How ‘Soho’ was inspired by Tarantino’s ‘Hollywood’
A movie with “night” right there in the title did indeed require weeks of night shoots.
“Last Night in Soho,” the new film from director Edgar Wright, co-written with Krysty Wilson-Cairns, is a horrorthriller of kaleidoscopic colors and emotions. It has the signature lightness of touch but an altogether darker, more intense tone compared with previous Wright films such as “Baby Driver,” “The World’s End” or “Scott Pilgrim vs. the World.”
“Last Night in Soho” premiered last week at the Venice Film Festival before moving on to the Toronto International Film Festival and opening in theaters Oct. 29. Ahead of the Venice premiere, Wright posted a request to social media that festival audiences not reveal any of the film’s secrets.
In the film, a young woman named Eloise (Thomasin McKenzie) moves from her quiet country life to contemporary London to study fashion. Overwhelmed by the city, she retreats to a nighttime dreamworld where she follows Sandy (Anya Taylor-Joy), an aspiring singer in mid-’60s London, a place that seems glittering and glamorous. Eloise slowly begins to lose her grasp on reality, between her waking life and her dreams.

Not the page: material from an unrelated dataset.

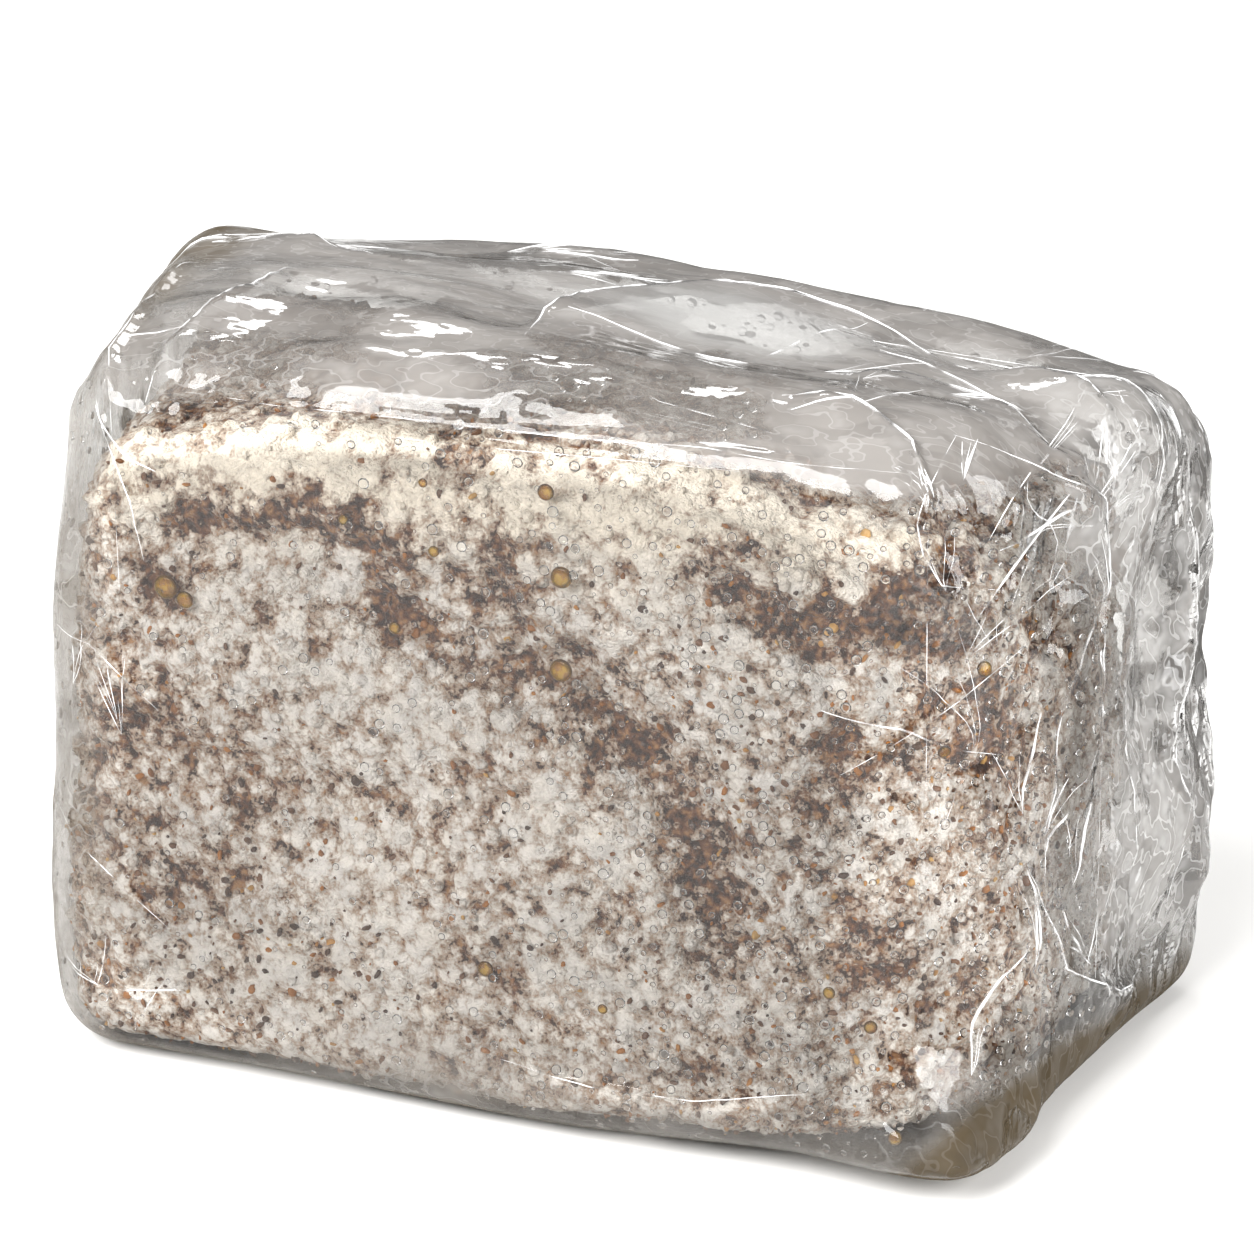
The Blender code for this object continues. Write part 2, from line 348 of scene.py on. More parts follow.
substrateFinish = {
    "coolWhite": "#DEDAD8",
    "creamWhite": "#F5EADA",
    "darkened": "#A6917F",
    "darkWood": "#30190D",
    "midWood": "#643E26",
    "paleWood": "#98704A",
    "woodStops": (0.4, 0.54, 0.7),  # of the noise, for the three woods
    "crumbSize": 2.6,  # mm
    "fibreSize": 0.7,
    "woodSize": 1.8,
    "wanderSize": 1.7,
    "wander": 1.5,
    # the crumbs and pits also paint the hollows browner, as painted shade
    "thinnessAndHollowShade": {"crumb": (0.5, 0.6), "fibre": (0.5, 0.7), "pit": (0.4, 0.5)},  # middle, weight
    "stainFrom": (0.03, 0.4),  # the thinness where it starts and where it is full
    "brownFrom": (0.36, 0.54),
    # painted shade: how dark the felt is painted between the crumbs
    "paintedHollowShade": 0.8,
    "roughness": 0.82,
    "bumpHeight": 0.9 * mm,
}


def myceliumMaterial(name, finish, brownShift=0.0):
    # oyster mushroom mycelium over beech sawdust: matt white felt with brown wood
    # showing through where the felt is thin, and painted shade in the hollows between the crumbs
    material, tree = newMaterial(name)
    place = addNode(tree, "ShaderNodeTexCoord").outputs["Object"]
    millimetres = addNode(
        tree, "ShaderNodeVectorMath", {0: place, "Scale": 1 / mm}, operation="SCALE",
    ).outputs[0]
    sources = {
        name: addNode(tree, "ShaderNodeAttribute", attribute_name=name).outputs["Fac"]
        for name in ("bareAndShade", "cream", "pit")
    }
    for name, size, seed in (("fibre", finish["fibreSize"], 23.0), ("wood", finish["woodSize"], 37.0)):
        moved = addNode(
            tree, "ShaderNodeVectorMath", {0: millimetres, 1: (seed, seed * 2, -seed)}, operation="ADD",
        ).outputs[0]
        sources[name] = addNode(tree, "ShaderNodeTexNoise", {
            "Vector": moved, "Scale": 1 / size, "Detail": 1.0, "Roughness": 0.6,
        }).outputs["Fac"]

    # rounded crumbs; the pits where they meet are browner, partly the wood showing through and partly painted
    # shade
    wander = addNode(tree, "ShaderNodeTexNoise", {
        "Vector": millimetres, "Scale": 1 / finish["wanderSize"], "Detail": 0.0,
    }).outputs["Color"]
    wandered = addNode(
        tree, "ShaderNodeVectorMath", {0: wander, 1: (finish["wander"],) * 3, 2: millimetres},
        operation="MULTIPLY_ADD",
    ).outputs[0]
    sources["crumb"] = addNode(tree, "ShaderNodeTexVoronoi", {
        "Vector": wandered, "Scale": 1 / finish["crumbSize"],
    }).outputs["Distance"]

    # how thin the felt is here, with painted shade of the hollows from the crumbs and pits: each source
    # varies about its own middle
    thin = addNode(tree, "ShaderNodeMath", {0: sources["bareAndShade"], 1: brownShift}, operation="ADD").outputs[0]
    for source, (middle, weight) in finish["thinnessAndHollowShade"].items():
        shifted = addNode(tree, "ShaderNodeMath", {0: sources[source], 1: middle}, operation="SUBTRACT")
        thin = addNode(
            tree, "ShaderNodeMath", {0: shifted.outputs[0], 1: weight, 2: thin}, operation="MULTIPLY_ADD",
        ).outputs[0]
    stain, brown = [
        addNode(
            tree, "ShaderNodeMapRange", {"Value": thin, "From Min": starts, "From Max": full},
            interpolation_type="SMOOTHSTEP",
        ).outputs[0]
        for starts, full in (finish["stainFrom"], finish["brownFrom"])
    ]

    wood = addNode(tree, "ShaderNodeValToRGB", {"Fac": sources["wood"]})
    woods = [linear(finish[name]) for name in ("darkWood", "midWood", "paleWood")]
    rampStops(wood, tuple(zip(finish["woodStops"], woods)))
    felt = addNode(
        tree, "ShaderNodeMix",
        {0: sources["cream"], 6: linear(finish["coolWhite"]), 7: linear(finish["creamWhite"])},
        data_type="RGBA", clamp_factor=True,
    ).outputs[2]
    # painted shade: darker between the crumbs, where shade falls
    paintedShade = addNode(tree, "ShaderNodeMapRange", {
        "Value": sources["crumb"], "From Min": 0.2, "From Max": 0.8,
        "To Min": 1.0, "To Max": finish["paintedHollowShade"],
    }).outputs[0]
    colour = addNode(tree, "ShaderNodeVectorMath", {0: felt, "Scale": paintedShade}, operation="SCALE").outputs[0]
    for share, under in ((stain, linear(finish["darkened"])), (brown, wood.outputs[0])):
        colour = addNode(
            tree, "ShaderNodeMix", {0: share, 6: colour, 7: under}, data_type="RGBA",
        ).outputs[2]

    bump = addNode(tree, "ShaderNodeBump", {
        "Height": sources["fibre"], "Distance": finish["bumpHeight"], "Strength": 0.9,
    }).outputs[0]
    shader = addNode(tree, "ShaderNodeBsdfPrincipled", {
        "Base Color": colour, "Roughness": finish["roughness"], "Normal": bump, "IOR": 1.4,
        "Sheen Weight": 0.15,
    })
    addNode(tree, "ShaderNodeOutputMaterial", {"Surface": shader.outputs[0]})
    return material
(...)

The cast also features such icons of ’60s British cinema as Diana Rigg, Rita Tushingham and Terence Stamp.
The moment when Eloise first finds herself stepping back in time is one of the film’s most overwhelming, and visually dazzling, as she’s transported from her bedroom onto the streets of ’60s Soho at night — with its gleaming neon signs and brightly lighted marquees. As Eloise walks awestruck through busy nighttime traffic, McKenzie was actually walking among moving vehicles that required exacting choreography.
“I remember we rehearsed in an airfield or something, which was so not as interesting or colorful looking as the actual thing was,” said McKenzie in a recent interview from her native New Zealand. “So when I was rehearsing it, I didn’t quite understand how grand it was going to be.
“And then I showed up on the day and I was a little bit out of it because it’d been like three weeks of night shoots and an intense shoot. So I was kind of like, ‘What is going on?’” said McKenzie. “And then [it was] only afterwards that I realized how intense it actually was, all those cars and buses and things — and I’m a little person walking through the street amongst it all. The set design, and to be able to even be filming [in the real place], that location was pretty insane as well. It was a huge, huge achievement to have been there in the first place.”
“I’m immensely proud, and perhaps even surprised, at what we were able to pull off practically and in camera,” Wright said via email, spotlighting the work of his crew, including location manager Camilla Stephenson, the assistant director department led by Richard Graysmark, and line producer James Biddle.
“The key exterior sequences were actually shot in Central London or Soho itself and required dressing entire streets with period frontage, extras, cars etc. There’s some equally nifty VFX work by Double Negative in the shots too, such as a digital ’60s Piccadilly Circus in the distance, but most of what you see right in front of you is all real. The truth is, and the film is partly about exactly this, that Old Soho is still lurking right there. The ground floor businesses may change, but the centuriesold buildings remain, as do their secrets.”